On February 28 the USS BROWNSON crossed the Greenwich Meridian into the Eastern Hemisphere. The next day the Captain held personnel inspection and when he approached me in line with my good sized beard that I had grown to protect my face from the extremely cold wind, he asked if this was the "House of David Division?" I cannot remember exactly what answer I gave him. At 2400 on March 3 we received word over the radio that all operations were to be canceled and the ship was to proceed to Rio de Janeiro, arriving on March 18th. The sea was still fairly rough but as we steamed northward the climate became warmer each day. Also, the days became a little shorter and the nights longer. It certainly was a big change to be on deck and see the moon and stars. As we steamed closer to "Rio" the days were getting pretty hot. In fact, we were allowed to swim off the side of the ship at certain times.
As we headed north, the USS PINE ISLAND was approximately fifty miles off our port beam and the oiler USS CANISTEO was about fifty miles off our starboard beam. At 0800 on the morning of March 18 we were at the mouth of the harbor of Rio de Janeiro. Prior to entering the harbor a school of porpoises were crisscrossing in front of the bow. It was like they were leading us into the harbor. When the USS BROWNSON entered the harbor we were given a 20-gun salute from the fort that guards the entrance. The harbor is one of the most picturesque and beautiful in the world. And the giant statue of Christ on top of one of the mountains overlooking the city and the harbor is awe inspiring. The weather in Rio was not very good to view the beautiful harbor. Although extremely warm, it rained every day except on Sunday, March 23. I don't think the crew, including myself, were too concerned about the weather. We just wanted to get on the beach for some liberty. After all, the USS BROWNSON had been in the frigid Antarctic region for three and a half months. Believe me, we were ready for some fun in the city and on Copacabana Beach. The only problem, as I remember, was that a few of the guys became a little too excited and consequently our liberty time curfew was lowered from 0100 to 1800 hours!

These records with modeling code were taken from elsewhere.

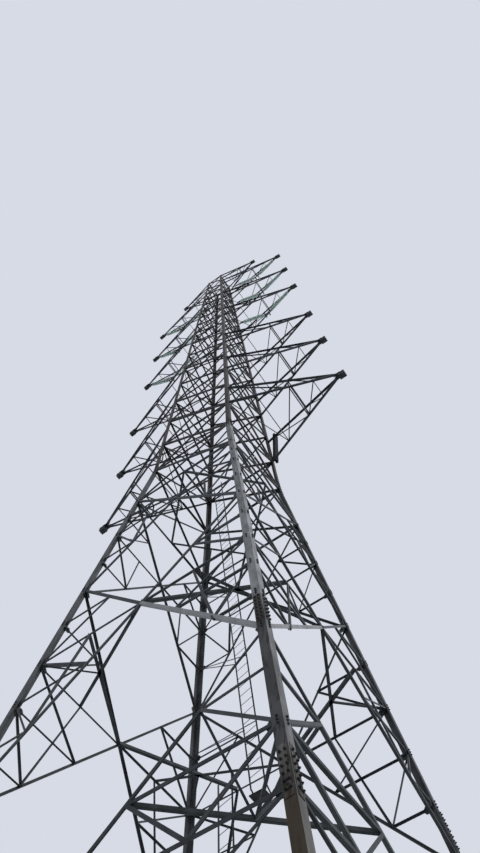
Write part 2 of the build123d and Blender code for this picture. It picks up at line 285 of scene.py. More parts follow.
class Shading:
    """A tree of shader nodes, each fed as it is added."""

    def __init__(self, tree: bpy.types.NodeTree) -> None:
        """Takes over a tree."""
        self.tree = tree

    def feed(self, node: bpy.types.Node, inputs: Inputs) -> None:
        """Fills a node's inputs.

        Args:
            node: The node.
            inputs: A value, or a socket to link from, by each input's name or place.
        """
        for key, value in inputs.items():
            if isinstance(value, Socket):
                self.tree.links.new(value, node.inputs[key])
            else:
                node.inputs[key].default_value = value

    def add(self, kind: str, inputs: Inputs | None = None, **settings: object) -> bpy.types.Node:
        """Adds a node.

        Args:
            kind: What node it is.
            inputs: What its inputs are fed with.
            settings: Its other settings.

        Returns:
            The node.
        """
        node = self.tree.nodes.new(f"ShaderNode{kind}")
        for key, value in settings.items():
            setattr(node, key, value)
        self.feed(node, inputs or {})
        return node

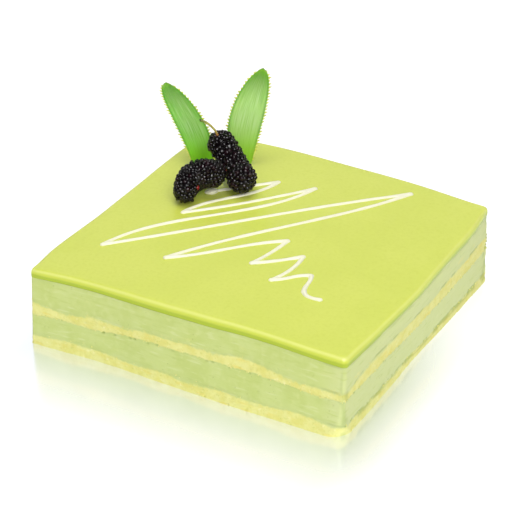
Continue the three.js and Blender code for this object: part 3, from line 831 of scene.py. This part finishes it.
def leaf_mesh(name, leaf, material):
    """A strap leaf: two ribbed faces that thin out to toothed margins."""
    stations, columns = 360, 31
    turn = math.radians(leaf["facing"])
    wide = np.array([math.cos(turn), math.sin(turn), 0])
    away = np.array([-math.sin(turn), math.cos(turn), 0])
    t = np.linspace(-LEAF_DEPTH / leaf["rise"], 1, stations)
    rise = np.maximum(t, 0)
    middle = np.array(leaf["base"]) + np.outer(t, (0, 0, leaf["rise"]))
    middle += np.outer(leaf["side"] * rise ** leaf["side_power"], wide) + np.outer(leaf["back"] * t, away)
    length = np.append(0, np.cumsum(np.linalg.norm(np.diff(middle, axis=0), axis=1)))
    share = np.concatenate([[-1.0], np.linspace(-1, 1, columns), [1.0]])
    teeth = np.zeros((stations, columns + 2))
    teeth[:, 0] = -tooth_reach(leaf, length, t, -1)
    teeth[:, -1] = tooth_reach(leaf, length, t, 1)
    across = np.tile(share, (stations, 1))
    width = np.maximum(leaf_half_width(leaf, t), 0.3)[:, None]
    margin = smooth(0.8, 1, np.abs(across))
    rib = 0.05 * np.cos(across * math.pi * 13) * (1 - margin)
    taper = np.clip((1 - t) / 0.12, 0.2, 1)[:, None]
    half = LEAF_THICKNESS / 2 * (1 - 0.72 * np.abs(across) ** 3) * taper
    half[:, [0, -1]] *= 0.35
    wave = 0.25 * np.sin(9 * rise + leaf["seed"])[:, None] * across
    hollow = -leaf["channel"] * across ** 2 * width / leaf["width"] * 2
    sideways = across * width + teeth
    grids = []
    for face in (-1, 1):
        depth = face * (half + rib) + hollow + wave
        grid = middle[:, None] + sideways[..., None] * wide + depth[..., None] * away
        grids.append(grid if face < 0 else grid[:, ::-1])
    loops = np.concatenate(grids, axis=1)
    count = loops.shape[1]
    faces = grid_faces(stations, count)
    for row, flip in ((0, True), ((stations - 1) * count, False)):
        for k in range(columns + 1):
            mirror = count - 1 - k
            quad = [row + k, row + k + 1, row + mirror - 1, row + mirror]
            faces.append(quad[::-1] if flip else quad)
    tooth = np.abs(teeth) / TOOTH_DEPTH
    values = {
        "along": t.repeat(count),
        "across": np.tile(np.concatenate([share, share[::-1]]), stations),
        "tooth": np.concatenate([tooth, tooth[:, ::-1]], axis=1).ravel(),
    }
    return make_mesh(name, loops.reshape(-1, 3), faces, material, values)


def leaves(materials):
    settle(leaf_mesh("strap_leaf_left", LEAF_LEFT, materials["leaf_left"]), "leaf", "leaf_left")
    settle(leaf_mesh("strap_leaf_right", LEAF_RIGHT, materials["leaf_right"]), "leaf", "leaf_right")


# Materials

def colour(red, green, blue):
    """A colour given as the 0 to 255 numbers that a screen shows, for a shader socket."""
    shares = (red / 255, green / 255, blue / 255)
    return (*[c / 12.92 if c <= 0.04045 else ((c + 0.055) / 1.055) ** 2.4 for c in shares], 1.0)


class Nodes:
    """Short ways to add and link the nodes of one tree."""

    def __init__(self, tree, coordinates):
        self.tree = tree
        self.coordinates = self.add("ShaderNodeTexCoord").outputs[coordinates]

    def add(self, kind, **settings):
        node = self.tree.nodes.new(kind)
        for setting, value in settings.items():
            setattr(node, setting, value)
        return node

    def plug(self, source, target):
        if hasattr(source, "links"):
            self.tree.links.new(source, target)
        else:
            target.default_value = source

    def math(self, operation, a, b=0.0, clamp=False):
        node = self.add("ShaderNodeMath", operation=operation, use_clamp=clamp)
        self.plug(a, node.inputs[0])
        self.plug(b, node.inputs[1])
        return node.outputs[0]

    def vector(self, operation, numbers, result):
        node = self.add("ShaderNodeVectorMath", operation=operation)
        self.plug(self.coordinates, node.inputs[0])
        node.inputs[1].default_value = numbers
        return node.outputs[result]

    def toward(self, direction):
        """How far each place lies in a direction."""
        return self.vector("DOT_PRODUCT", direction, "Value")

    def span(self, value, low, high, start=0.0, end=1.0):
        """A value between low and high, turned smoothly into one between start and end."""
        node = self.add("ShaderNodeMapRange", interpolation_type="SMOOTHSTEP")
        sockets = ("Value", "From Min", "From Max", "To Min", "To Max")
        for socket, source in zip(sockets, (value, low, high, start, end)):
            self.plug(source, node.inputs[socket])
        return node.outputs[0]


class Paint(Nodes):
    """A procedural material."""

    def __init__(self, name, **surface):
        self.material = bpy.data.materials.new(name)
        self.material.use_nodes = True
        super().__init__(self.material.node_tree, "Object")
        self.shader = self.tree.nodes["Principled BSDF"]
        for socket, value in surface.items():
            self.shader.inputs[socket.replace("_", " ")].default_value = value

    def set(self, socket, source):
        self.plug(source, self.shader.inputs[socket])

    def value(self, name):
        """A number that the mesh holds on its points."""
        return self.add("ShaderNodeAttribute", attribute_name=name).outputs["Fac"]

    def stretched(self, x, y, z):
        return self.vector("MULTIPLY", (x, y, z), "Vector")

    def noise(self, size, detail=3.0, place=None):
        """Noise with bumps of about the given size in millimetres."""
        node = self.add("ShaderNodeTexNoise")
        self.plug(place or self.coordinates, node.inputs["Vector"])
        node.inputs["Scale"].default_value = 1 / (size * MM)
        node.inputs["Detail"].default_value = detail
        return node.outputs["Fac"]

    def specks(self, size):
        """Distance from scattered specks, about the given size in millimetres apart."""
        node = self.add("ShaderNodeTexVoronoi")
        self.plug(self.coordinates, node.inputs["Vector"])
        node.inputs["Scale"].default_value = 1 / (size * MM)
        return node.outputs["Distance"]

    def mix(self, share, first, second):
        node = self.add("ShaderNodeMix", data_type="RGBA")
        for socket, source in zip(("Factor_Float", "A_Color", "B_Color"), (share, first, second)):
            self.plug(source, next(s for s in node.inputs if s.identifier == socket))
        return next(s for s in node.outputs if s.identifier == "Result_Color")

    def tint(self, base, tone, value, low, high, start=0.0, end=1.0):
        """The base colour, turned toward a tone as the value goes from low to high."""
        return self.mix(self.span(value, low, high, start, end), base, colour(*tone))

    def roughness(self, size, low, high, detail=3.0):
        """Gloss that varies softly over bumps of about the given size in millimetres."""
        self.set("Roughness", self.span(self.noise(size, detail), 0.3, 0.7, low, high))

    def bump(self, height, distance, strength):
        """Fine relief, with its height in millimetres."""
        node = self.add("ShaderNodeBump")
        node.inputs["Distance"].default_value = distance * MM
        node.inputs["Strength"].default_value = strength
        self.plug(height, node.inputs["Height"])
        self.set("Normal", node.outputs[0])


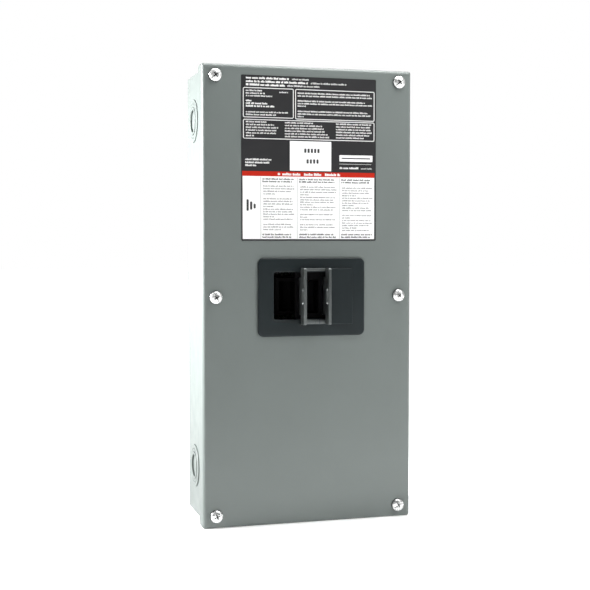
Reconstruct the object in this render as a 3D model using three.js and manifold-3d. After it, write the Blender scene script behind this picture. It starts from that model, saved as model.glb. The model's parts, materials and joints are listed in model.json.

On March 24 the ship got underway from Rio at about 1000. Most of the days were normal, weather was hot, we usually had G.Q. Sometimes we were allowed to go swimming. March 25 was the only day that was not normal. The USS BROWNSON was being refueled and when the engineering crew was almost finished the nose on the hose gave way and, needless to say, a few of the "below decks" personnel got covered with oil. It made quite a mess but was cleaned up in fast order. On March 29, another abnormal day, the ship accidentally received water in the fuel oil tank in use at the time. The ship had to stop and when the pressure dropped to 450 lbs. all the lights went out until the emergency generators cut in. All of this was happening when we were crossing the equator for the second time.
April 8, 1947 was the big day everyone was anticipating. We came back to Norfolk. The first order of business was to unload the depth charges and ammunition at the Naval Mine Depot and then the USS BROWNSON proceeded to Pier 3 N.O.B. at 1300 hours. OPERATION HIGHJUMP was now officially over.
The following dispatches were received on the USS BROWNSON. The first one was from the Commander, Task Force 68, and it read: "It is with much pleasure and pride in your accomplishments that I pass the following message to you; the Chief of Naval Operations congratulates Task Force 68 on its achievements and on the determined manner in which the Task Force overcame all obstacles to those achievements. Your experience and training in polar waters are a great asset to the Naval Service".
And the second dispatch was from the Commander in Chief of the Atlantic Fleet and it read as follows: "Congratulations to all hands of Task Force 68 on successful completion of a hazardous task under trying conditions. Well done . . ."
The USS BROWNSON, I believe, set a record at the time. She steamed 101 days steadily between Panama and Rio de Janeiro.
It would definitely be a misnomer to say this expedition was just another Navy cruise. It certainly was not. It was a very significant and historic cruise of major proportions. OPERATION HIGHJUMP took place forty-eight years ago but the memory of different aspects of it are still remembered by me. I remember well the sightings of the mammoth whales, the seals as they floated by on ice chunks, the very friendly penguins who had never seen a human being previously, the large icebergs, the continuous inclement weather and the very rough sea which made the ship toss, pitch and roll most of the time. Now I know why they call us destroyer men "Tin Can Sailors". The reality of the danger as we maneuvered through the ice fields ever so slowly, and listening to the ice scrape the sides of the ship as I lay in my bunk wondering what could happen will never leave me. The lone submarine on the expedition, USS SENNET, had quite a bit of trouble and had to be sent back earlier than expected. "Rounding the Horn" and crossing the Antarctic Circle -- not too many sailors can boast about that, but the crew on the USS BROWNSON and the men on the other ships involved in OPERATION HIGHJUMP can.
A few years ago the Navy used a recruitment slogan which said: "It's not just a job, it's an adventure". This expedition was an adventure.
At the end of my diary, I wrote, "I close this, my diary, hoping that in the future it will bring me many memories". It has indeed, and it has helped me tremendously with this story of one destroyer that braved the perils of Antarctica.